Set problem: Write out, word for word, the first line of the data below and every line after it through the one containing "return points".

=-=-=-=-=

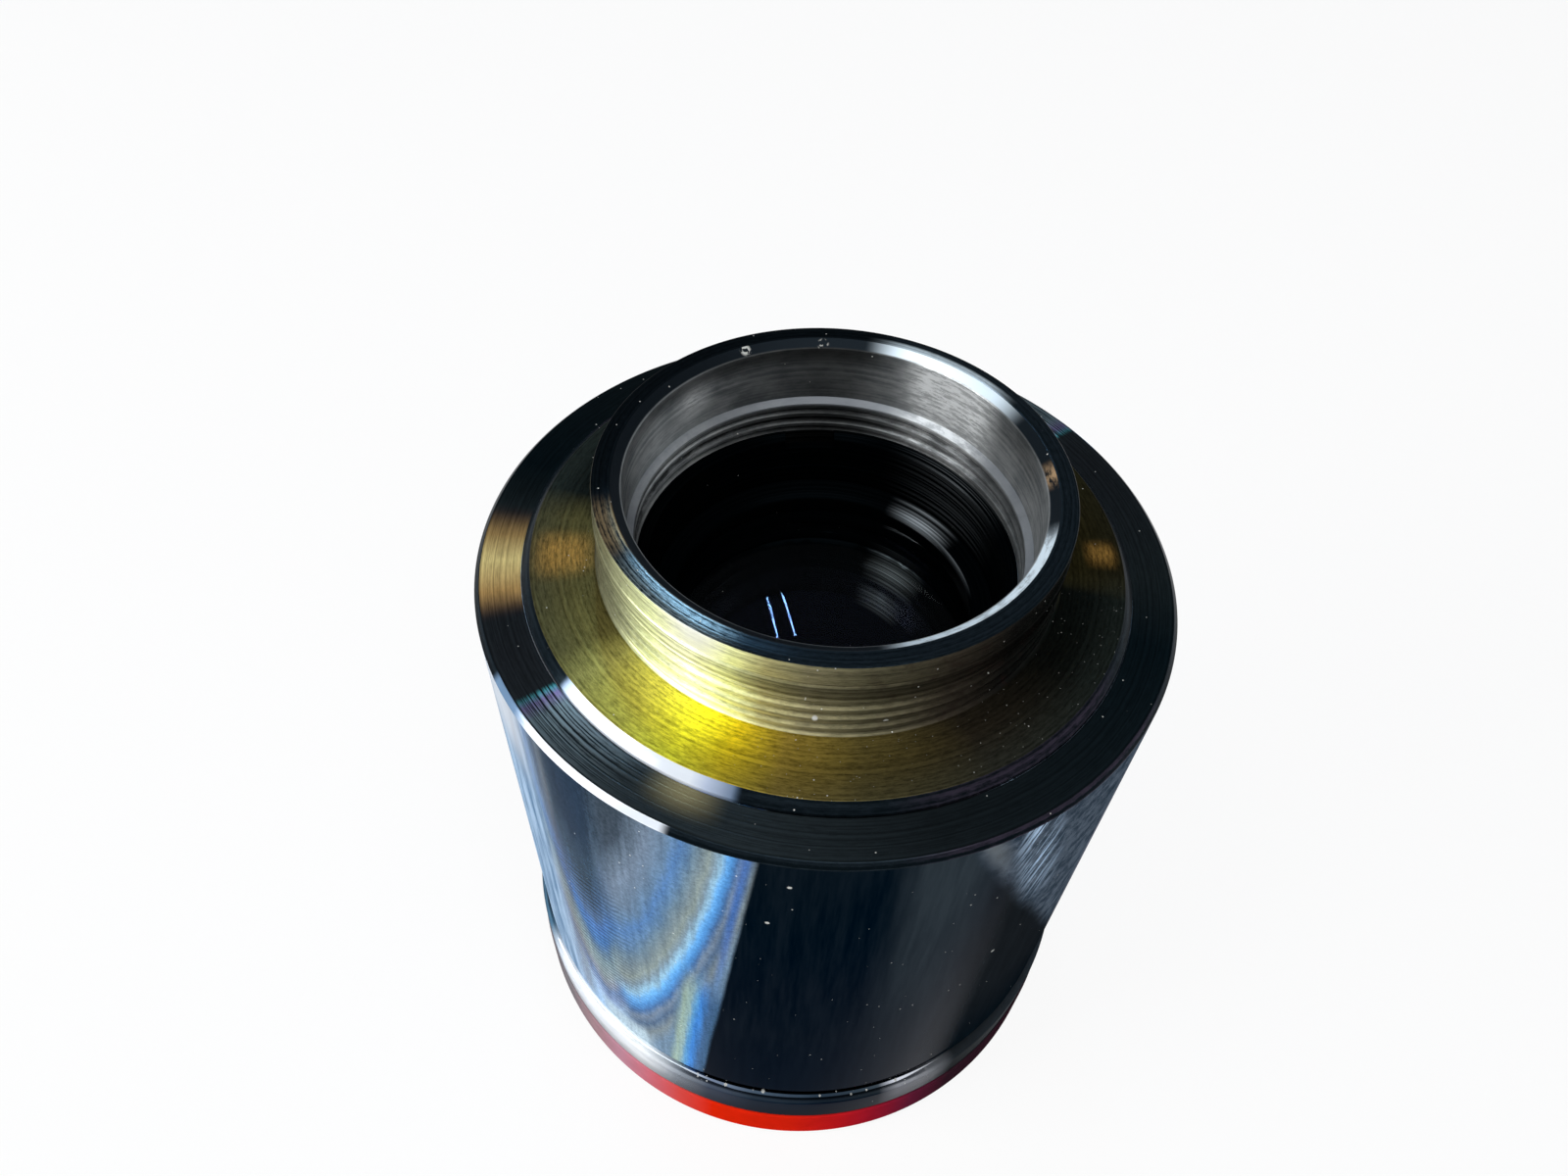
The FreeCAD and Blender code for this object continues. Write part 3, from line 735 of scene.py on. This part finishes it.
def clear_glass(name, index, film, mirrored):
    """Optical glass of a refractive index, with an anti-reflection film of a thickness in nanometres.
    Mirrored tints and weakens what its faces mirror."""
    finish = Finish(name)
    dust = finish.specks(1.6, 0.04, 0.08)
    return finish.surface({
        "Base Color": finish.mix(dust, (0.95, 0.98, 0.97), (0.5, 0.5, 0.5)),
        "Roughness": dust * 0.4,
        "IOR": index,
        "Transmission Weight": 1.0,
        "Thin Film Thickness": film,
        "Thin Film IOR": FILM_INDEX,
        "Specular Tint": (*mirrored, 1),
    })


def paint(piece, *materials):
    for material in materials:
        piece.data.materials.append(material)


def paint_where(piece, slot_index, inside):
    """Gives a material slot to the faces whose middle's radius and height, in millimetres, pass the test."""
    for face in piece.data.polygons:
        radius = math.hypot(face.center.x, face.center.y) / MM
        if inside(radius, face.center.z / MM, face.normal):
            face.material_index = slot_index


def arc(middle, radius, start, end, steps):
    """Points of a round stretch about a middle, between two angles in degrees."""
    points = []
    for n in range(steps + 1):
        angle = math.radians(start + (end - start) * n / steps)
        points.append((middle[0] + radius * math.cos(angle), middle[1] + radius * math.sin(angle)))
    return points


def mount_body(finishes):
    """The brass body, with its neck turned in steps and a small fillet at the neck's foot."""
    fillet_r = thread_root_r + fillet_width
    body = turn("turned_mount", [
        (rim_r, neck_top_z, 0.04),
        (lead_in_r, neck_top_z, 0.09),
        (lead_in_r, land_top_z + score_depth, 0.02),
        (lead_in_r - score_depth, land_top_z + score_depth / 2),
        (lead_in_r, land_top_z, 0.02),
        (land_r, land_top_z - land_top_slope, 0.03),
        (land_r, land_foot_z + land_foot_slope, 0.05),
        (thread_root_r, land_foot_z, 0.05),
        (thread_root_r, fillet_height, 0.1),
        (fillet_r, 0, 0.12),
        (boss_r - face_chamfer_width, 0, 0.03),
        (boss_r, -face_chamfer_depth, 0.03),
        (boss_r, flange_top_z),
        (flange_r, flange_top_z),
        (flange_r, flange_foot_z),
        (skirt_r, flange_foot_z),
        (skirt_r, body_foot_z),
        (seat_r, body_foot_z),
        (seat_r, seat_z),
        (guide_bore_r, seat_z),
        (guide_bore_r, lock_top_z - 0.05),
        (inner_thread_r, lock_top_z),
        (inner_thread_r, inner_land_z),
        (guide_bore_r, inner_land_z, 0.03),
        (guide_bore_r, ledge_z - ledge_chamfer_depth, 0.03),
        (neck_bore_r, ledge_z, 0.03),
        (neck_bore_r, neck_top_z - rim_chamfer_depth, 0.03),
    ])
    paint(body, finishes["gold_face"], finishes["brass_side"], finishes["blued_edge"], finishes["bare_bore"])
    rim_inside_r = rim_r - PAINT_MARGIN
    paint_where(body, 1, lambda r, z, n: z > 0.004 and r > thread_root_r - PAINT_MARGIN)
    paint_where(body, 2, lambda r, z, n: z > neck_top_z - 2 * PAINT_MARGIN and r > rim_inside_r)
    paint_where(body, 2, lambda r, z, n: z < -PAINT_MARGIN and r > boss_r - face_chamfer_width)
    paint_where(body, 3, lambda r, z, n: r < rim_inside_r)
    place(body, "mount_brass", "mount_body")

    half = thread_crest_width / 2
    slope = (thread_r - thread_root_r) * math.tan(math.radians(30))
    ridge = wind("neck_thread", [
        (thread_root_r - ridge_root, thread_start_z - half - slope),
        (thread_crest_r, thread_start_z - half, 0.03),
        (thread_crest_r, thread_start_z + half, 0.03),
        (thread_root_r - ridge_root, thread_start_z + half + slope),
    ], thread_pitch, thread_turns)
    paint(ridge, finishes["brass_side"])
    place(ridge, "mount_brass")

    start_z = lock_top_z - bore_thread_start
    inner = wind("bore_thread", [
        (inner_thread_r + bore_thread_root, start_z - 0.3),
        (guide_bore_r + 0.01, start_z - 0.12, 0.03),
        (guide_bore_r + 0.01, start_z + 0.12, 0.03),
        (inner_thread_r + bore_thread_root, start_z + 0.3),
    ], thread_pitch, bore_thread_turns)
    paint(inner, finishes["bare_bore"])
    place(inner, "mount_brass")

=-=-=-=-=

Solution to this problem:
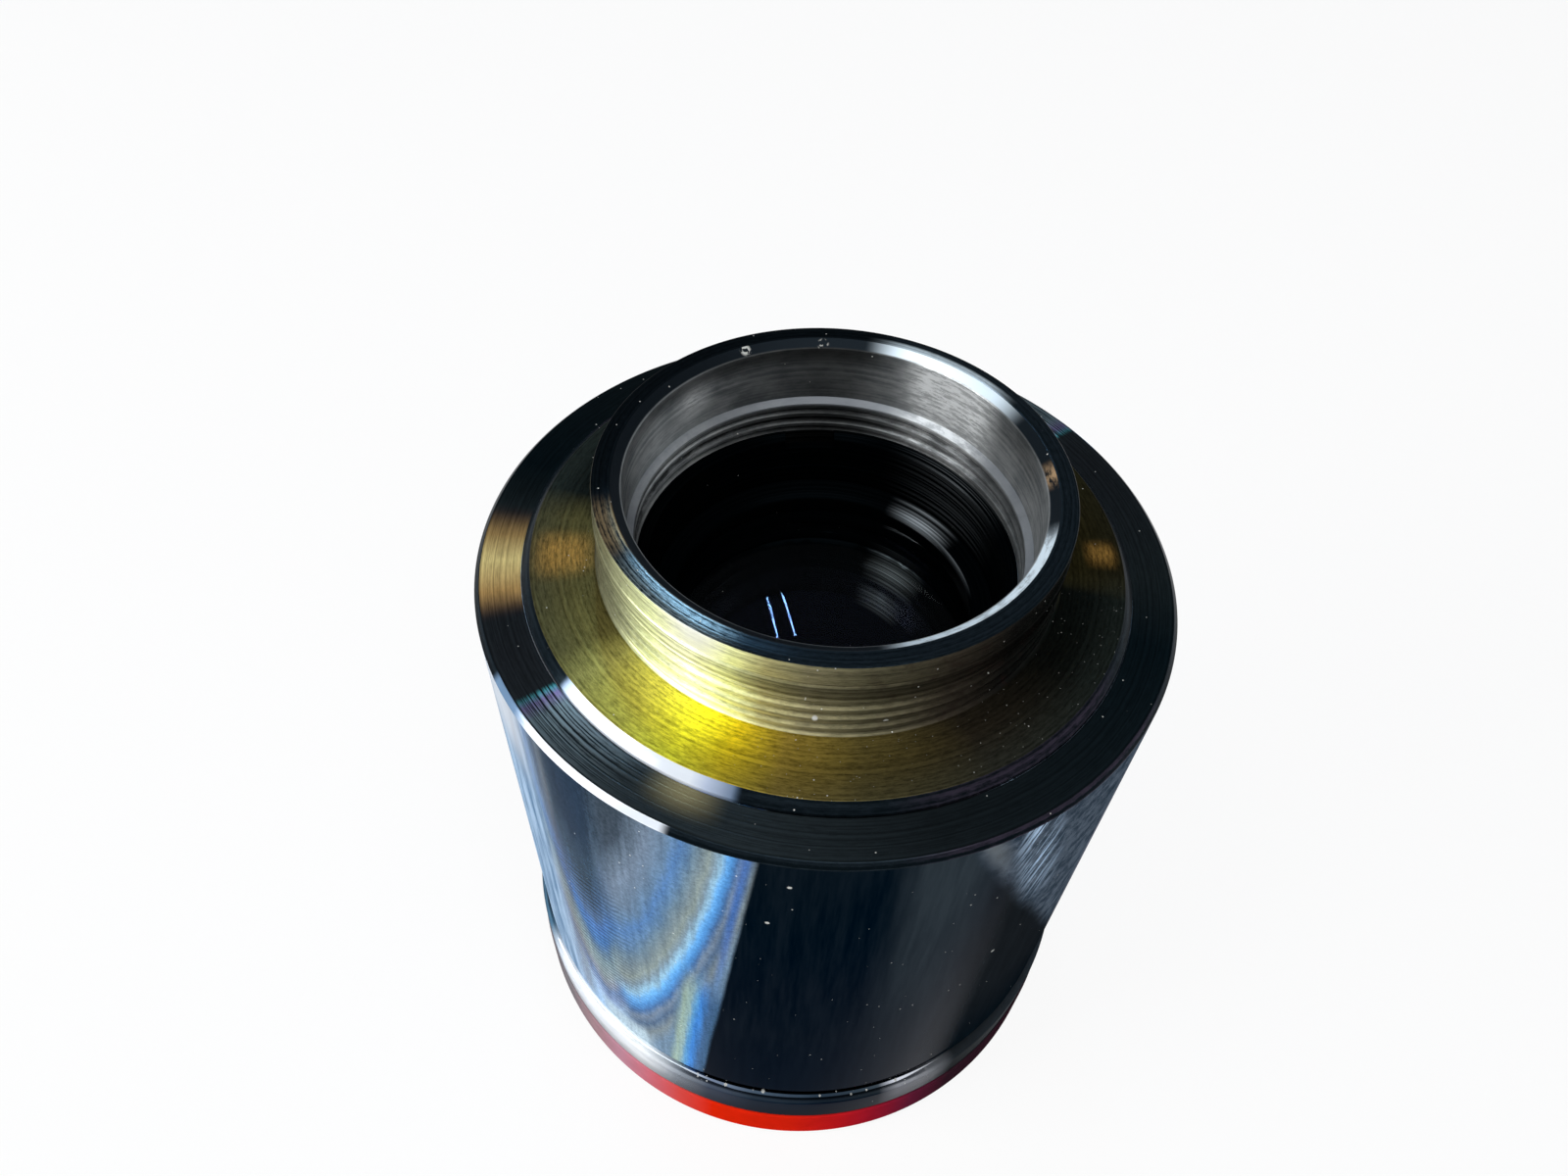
The FreeCAD and Blender code for this object continues. Write part 3, from line 735 of scene.py on. This part finishes it.
def clear_glass(name, index, film, mirrored):
    """Optical glass of a refractive index, with an anti-reflection film of a thickness in nanometres.
    Mirrored tints and weakens what its faces mirror."""
    finish = Finish(name)
    dust = finish.specks(1.6, 0.04, 0.08)
    return finish.surface({
        "Base Color": finish.mix(dust, (0.95, 0.98, 0.97), (0.5, 0.5, 0.5)),
        "Roughness": dust * 0.4,
        "IOR": index,
        "Transmission Weight": 1.0,
        "Thin Film Thickness": film,
        "Thin Film IOR": FILM_INDEX,
        "Specular Tint": (*mirrored, 1),
    })


def paint(piece, *materials):
    for material in materials:
        piece.data.materials.append(material)


def paint_where(piece, slot_index, inside):
    """Gives a material slot to the faces whose middle's radius and height, in millimetres, pass the test."""
    for face in piece.data.polygons:
        radius = math.hypot(face.center.x, face.center.y) / MM
        if inside(radius, face.center.z / MM, face.normal):
            face.material_index = slot_index


def arc(middle, radius, start, end, steps):
    """Points of a round stretch about a middle, between two angles in degrees."""
    points = []
    for n in range(steps + 1):
        angle = math.radians(start + (end - start) * n / steps)
        points.append((middle[0] + radius * math.cos(angle), middle[1] + radius * math.sin(angle)))
    return points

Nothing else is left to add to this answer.